I personally went with a material called "blackout cloth". It gives me a 1.0 gain screen and has no issues with any colors in the color spectrum. It's only limitation is slightly worse contrast than a store-bought Carada, Da-Lite or Stewart screen. It cost me $19 + $15 in lumber to put up a 96". 

The other route you could go with a screen is to build your own frame and purchase just the screen material. I've priced out a 100" Da-Lite Cinema Vision 1.3 gain doing it this way and could easily build it for under $300 and have a 2" velvet border. This same screen would retail for over $1K and the frame would not be as nice as what I could make in my basement.


----------



## fernalfers (Nov 29, 2007)

I want to spend no more then $2000.00 on a Projector. And less then $500.00 on my screen options whether it be my wall painted or a bought screen or a DIY screen.

Personally for screen i want to go the easiest route. Whichever is easier to put up but without degrading PQ.

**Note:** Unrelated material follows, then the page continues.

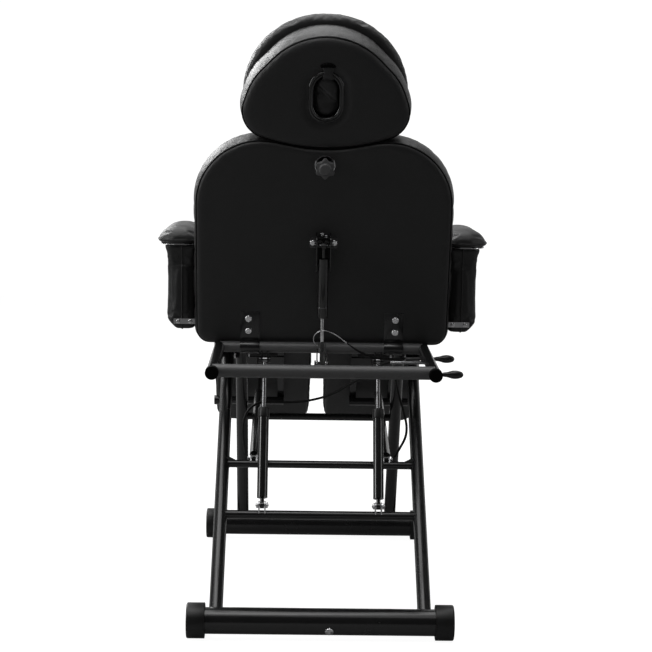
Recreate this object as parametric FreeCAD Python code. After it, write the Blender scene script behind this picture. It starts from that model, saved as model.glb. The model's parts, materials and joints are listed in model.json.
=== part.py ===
import FreeCAD
import Part
import math
import os

# Tattoo chair with a reclining back, a tilting seat frame and split leg rests.
# Millimetres. The sitter faces +Y, +Z is up, and the floor is Z = 0.
# While it is modelled, Y = 0 is the axis of the rear foot tube; the last lines
# move the whole chair so that the middle of its box stands over the origin.

# Shares of a full turn, the same in any size
right_angle = 90.0
half_turn = 180.0
full_turn = 360.0

# Driving sizes of the base
foot_span = 600.0              # over the end caps of a foot
foot_radius = 30.0
foot_wall = 2.0
foot_cap_radius = 40.0
foot_cap_depth = 41.0
foot_cap_end = 8.0             # end wall of a cap
foot_cap_round = 4.0
foot_flat = 0.8                # height cut off a cap where it stands
base_length = 868.0            # between the axes of the two feet
apex_reach = 624.0             # leg pivot, ahead of the rear foot
apex_height = 549.0
leg_radius = 15.5
leg_wall = 1.6
rear_leg_spacing = 470.5
front_leg_spacing = 401.0
leg_past_pivot = 20.0
leg_plug = 3.0
pivot_bolt_radius = 5.0
bolt_head_radius = 9.0
bolt_head_height = 5.5
washer_radius = 13.0
lower_bar_along = 295.0        # from the rear foot axis, along the rear legs
middle_bar_along = 447.0
front_bar_along = 366.0        # from the front foot axis, along the front legs
lower_bar_radius = 10.5
cross_bar_radius = 9.3
bar_wall = 1.5
corner_plate = 4.0             # wedge plates where the middle bar meets the legs
corner_plate_reach = 34.0
foot_screw_radius = 9.5
foot_screw_height = 3.0
foot_screw_side = 20.0
foot_screw_drop = 14.0

# Driving sizes of the seat frame
rail_spacing = 496.0
rail_radius = 13.0
rail_wall = 1.6
rail_height = 600.0            # axis of the rails
rail_rear = 12.0               # rear end of the rails, ahead of the rear foot axis
rail_cap_wall = 2.2
rail_cap_length = 16.0
rail_cap_end = 4.0
rear_bar_reach = 46.5
rear_bar_radius = 15.0
back_hinge_reach = 400.0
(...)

so $2500.00 all together but want to get the best PJ for my money. And if i do paint the wall, what do you do just paint the area for the size your screen will be or do you paint the entire wall the screen will be?


----------



## Keith from Canada (Jan 30, 2008)

fernalfers said:


> I want to spend no more then $2000.00 on a Projector. And less then $500.00 on my screen options whether it be my wall painted or a bought screen or a DIY screen.
> 
> Personally for screen i want to go the easiest route. Whichever is easier to put up but without degrading PQ.
> 
> so $2500.00 all together but want to get the best PJ for my money. And if i do paint the wall, what do you do just paint the area for the size your screen will be or do you paint the entire wall the screen will be?

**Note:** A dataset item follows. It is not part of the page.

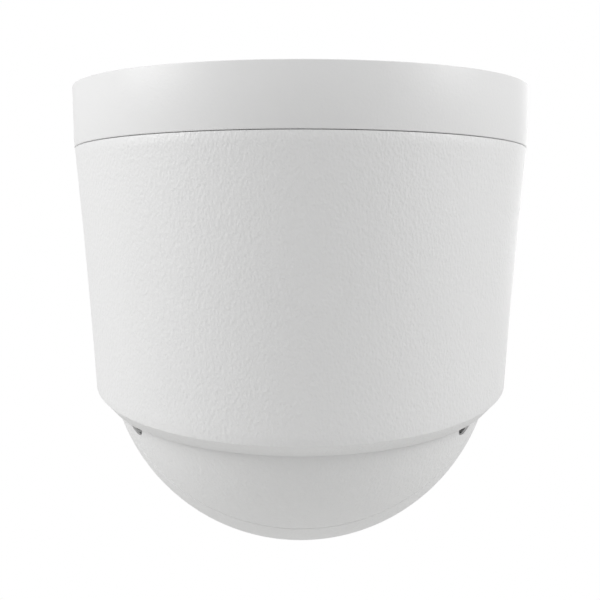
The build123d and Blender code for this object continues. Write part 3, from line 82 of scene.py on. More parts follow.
TOP_R = base_high.x
BASE_LOW_R = TOP_R - 1.0 * MM
BASE_H = 26.7 * MM
FLOOR_TOP = -19.0 * MM
FLOOR_LOW = -22.0 * MM
BOSS_R = 38.0 * MM
BEARING_R = 32.5 * MM
BEARING_TOP = -20.5 * MM
BEARING_LOW = -27.5 * MM
BEARING_STOP = 1.5 * MM
LUG_R = 88.0 * MM
LUG_TOP = -0.6 * MM
LUG_LOW = -4.4 * MM
LUG_ARC = math.radians(30)
CAN_TOP_Z = can_high.z
CAN_TOP_R = can_high.x
CAN_LOW_R = 87.1 * MM
CAN_LOW_Z = -160.0 * MM
CAN_HOLLOW = 0.7 * MM
WALL = 3.0 * MM
BALL_Z = (arm_low.z + arm_high.z) / 2
BALL_R = BALL_Z - cad_bounds[0][2]
BALL_WALL = 2.5 * MM
MOUTH_REACH = BALL_R + 2.5 * MM
RIM_Z = -127.6 * MM
RIM_TILT = math.radians(14.4)
COLLAR_H = 7.3 * MM
ARCH_R = 60.0 * MM
ARCH_FILLET = 14.0 * MM
FLAT_X = cap_high.x
CAP_R = 22.0 * MM
TILT_REST = math.radians(22)
SPLIT = 7.5 * MM
FRONT_FLAT = 66.0 * MM
WINDOW_R = 47.0 * MM
WINDOW_T = 3.0 * MM
WINDOW_LEDGE = 3.0 * MM
RECESS_Z = FRONT_FLAT - WINDOW_T - 0.8 * MM
BEZEL_W = 3.2 * MM
BEZEL_T = 1.4 * MM
BEZEL_PROUD = 0.4 * MM
BEZEL_LOW = FRONT_FLAT + BEZEL_PROUD - BEZEL_T
SHAFT_SEAL_R = 14.0 * MM
CAP_BOSS_R = 16.0 * MM
CAP_SEAT_R = 23.9 * MM
CAP_STEP = 2.0 * MM
BUSH_BORE_R = 11.0 * MM
BUSH_END_X = 75.0 * MM
LENS = Matrix.Translation((0, 0, BALL_Z)) @ Matrix.Rotation(math.pi / 2 + TILT_REST, 4, "X")
print("tilt axis at", round(BALL_Z, 4), "flats at", round(FLAT_X, 4))

# %% [markdown]
# ## The camera and the room
# The camera that takes the picture stands level behind the object, a little below its middle, and looks
# at the side away from the lens. Its distance is about four times the object's width, which keeps the
# sides nearly straight. The whole object hangs in the air, as it would from a ceiling, over a pale floor.

# %% Camera and floor
VIEW_DISTANCE = 757.5 * MM
VIEW_HEIGHT = -91.0 * MM
FOCAL = 102.9
camera = bpy.data.objects.new("camera", bpy.data.cameras.new("camera"))
scene.collection.objects.link(camera)
scene.camera = camera
camera.location = (0, VIEW_DISTANCE, VIEW_HEIGHT)
camera.rotation_euler = (math.pi / 2, 0, math.pi)
camera.data.lens = FOCAL
camera.data.sensor_width = 36
camera.data.shift_x = -0.0008
camera.data.shift_y = -0.0067
camera.data.clip_start = 0.01

FLOOR_Z = -0.52
mesh = bpy.data.meshes.new("floor")
bm = bmesh.new()
level = Matrix.Translation((0, 0, FLOOR_Z))
bmesh.ops.create_circle(bm, cap_ends=True, segments=96, radius=1.3, matrix=level)
bm.to_mesh(mesh)
bm.free()
floor = bpy.data.objects.new("floor", mesh)
scene.collection.objects.link(floor)
print("camera lens", FOCAL, "mm")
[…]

How much you paint is up to you. I'd recommend painting the largest image you can and then scaling it back until you get the ideal size for your seating distance/room design. Besides, it's just paint!

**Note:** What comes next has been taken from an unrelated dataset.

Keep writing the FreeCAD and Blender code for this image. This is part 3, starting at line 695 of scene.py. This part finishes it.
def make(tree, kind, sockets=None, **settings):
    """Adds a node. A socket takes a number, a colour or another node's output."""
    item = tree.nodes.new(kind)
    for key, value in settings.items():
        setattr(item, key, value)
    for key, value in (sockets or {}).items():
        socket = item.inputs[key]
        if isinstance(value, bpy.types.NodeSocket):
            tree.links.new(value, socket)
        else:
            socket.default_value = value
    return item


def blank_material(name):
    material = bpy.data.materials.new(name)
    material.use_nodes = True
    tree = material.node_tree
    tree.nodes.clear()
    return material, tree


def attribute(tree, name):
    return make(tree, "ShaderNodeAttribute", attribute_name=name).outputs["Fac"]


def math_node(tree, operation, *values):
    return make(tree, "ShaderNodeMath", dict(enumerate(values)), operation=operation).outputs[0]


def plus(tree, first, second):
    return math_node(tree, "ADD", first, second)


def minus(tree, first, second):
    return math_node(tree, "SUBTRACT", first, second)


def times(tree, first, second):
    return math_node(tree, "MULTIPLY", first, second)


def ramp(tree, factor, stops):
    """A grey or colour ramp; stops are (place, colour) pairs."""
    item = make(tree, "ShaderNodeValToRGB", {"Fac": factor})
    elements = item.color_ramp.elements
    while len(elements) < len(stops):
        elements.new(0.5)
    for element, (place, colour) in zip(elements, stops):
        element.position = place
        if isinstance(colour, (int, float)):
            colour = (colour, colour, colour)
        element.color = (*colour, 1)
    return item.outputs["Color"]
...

The next question is whether or not you have a preference between LCD or DLP. If you go the DLP route, you won't have offset to work with which means less placement flexibility. Do a little research on the pros and cons of each and determine if DLP is something you would like. I for one always recommend DLP when the person I'm discussing projectors with is what I consider a 'videophile' (the guy who nitpiks the image constantly). I happen to be one of those guys who gets his projector professionally calibrated and I, along with the majority of calibrators, do prefer the image thrown by DLP. That being said, if you've never gotten a set calibrated and never tweaked your existing display, you likely wouldn't have any problem with the current LCD crop of projectors. The differences are subtle, but they are there.

At $2,500, you should be looking at a 1080p projector. There are several good LCD's at that pricepoint but it sounds like the Epson 1080UB is getting the bulk of the buzz right now. Art at Projectorreviews.com (a very good source of unbiased information and reviews) raved about it. I would also look at reviews of the Optoma HD80 (DLP) and keep your eye out for some of the new BenQ DLP models (e.g. BenQ W5000) that are about to be launched. The standard fallback is the Mits HC4900 (LCD) which can be had for very low prices. I've heard mixed reviews about it and I don't think that it compares well to the Epson.


----------